Goal of the exercise: Output the lines that follow exactly as they are.

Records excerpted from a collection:
■ ■ ■
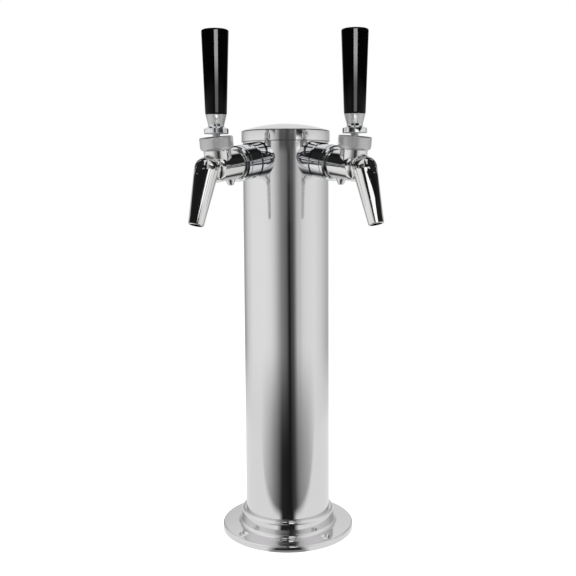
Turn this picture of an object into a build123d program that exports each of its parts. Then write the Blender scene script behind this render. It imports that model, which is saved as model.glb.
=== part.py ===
"""Double faucet beer tower: a capped column on a bolt-down flange, with two forward-sealing faucets.

Millimetres, +Z up. The origin is the middle of the flange's underside, and -Y is the front.
Each faucet is laid out along the axis of its shank, which points outward and a little down. Distances
along that axis count from its seat, the front face of the saddle-cut shank collar.
"""

import os
from math import cos, radians, sin, sqrt, tan

from build123d import *

# Base flange and its hub
flange_t = 5.0
flange_edge_r = 1.5
flange_rim = 17.5  # flange outside its hub
hub_wall = 4.1  # hub outside the tube
hub_top = 19.5
hub_lip_r = 3.2
hub_fillet_r = 3.5
tube_seat = 4.0  # height of the ledge that the tube stands on
tube_ledge = 5.1  # width of that ledge
bolt_edge = 8.4  # from the holes' centres to the flange's edge
bolt_hole_d = 6.5
bolt_sink_d = 9.6
bolt_count = 4
bolt_turn = 5.3  # turn of the hole pattern, degrees
base_gasket_inset = 5.0  # flange left inside the ring let into its underside
base_gasket_w = 6.0
base_gasket_t = 1.5

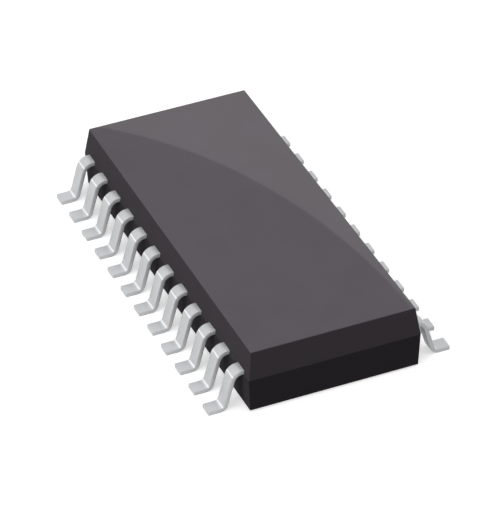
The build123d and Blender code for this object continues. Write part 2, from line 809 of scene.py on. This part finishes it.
■ ■ ■
Worked solution:
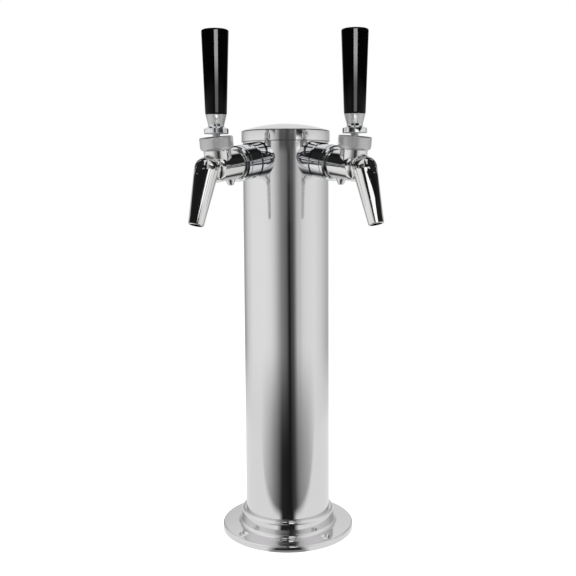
Turn this picture of an object into a build123d program that exports each of its parts. Then write the Blender scene script behind this render. It imports that model, which is saved as model.glb.
=== part.py ===
"""Double faucet beer tower: a capped column on a bolt-down flange, with two forward-sealing faucets.

Millimetres, +Z up. The origin is the middle of the flange's underside, and -Y is the front.
Each faucet is laid out along the axis of its shank, which points outward and a little down. Distances
along that axis count from its seat, the front face of the saddle-cut shank collar.
"""

import os
from math import cos, radians, sin, sqrt, tan

from build123d import *

# Base flange and its hub
flange_t = 5.0
flange_edge_r = 1.5
flange_rim = 17.5  # flange outside its hub
hub_wall = 4.1  # hub outside the tube
hub_top = 19.5
hub_lip_r = 3.2
hub_fillet_r = 3.5
tube_seat = 4.0  # height of the ledge that the tube stands on
tube_ledge = 5.1  # width of that ledge
bolt_edge = 8.4  # from the holes' centres to the flange's edge
bolt_hole_d = 6.5
bolt_sink_d = 9.6
bolt_count = 4
bolt_turn = 5.3  # turn of the hole pattern, degrees
base_gasket_inset = 5.0  # flange left inside the ring let into its underside
base_gasket_w = 6.0
base_gasket_t = 1.5

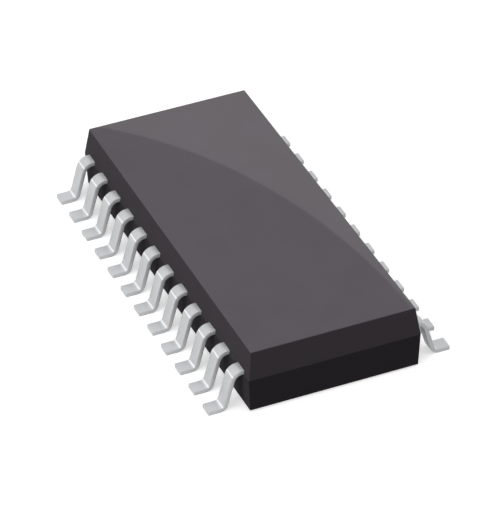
The build123d and Blender code for this object continues. Write part 2, from line 809 of scene.py on. This part finishes it.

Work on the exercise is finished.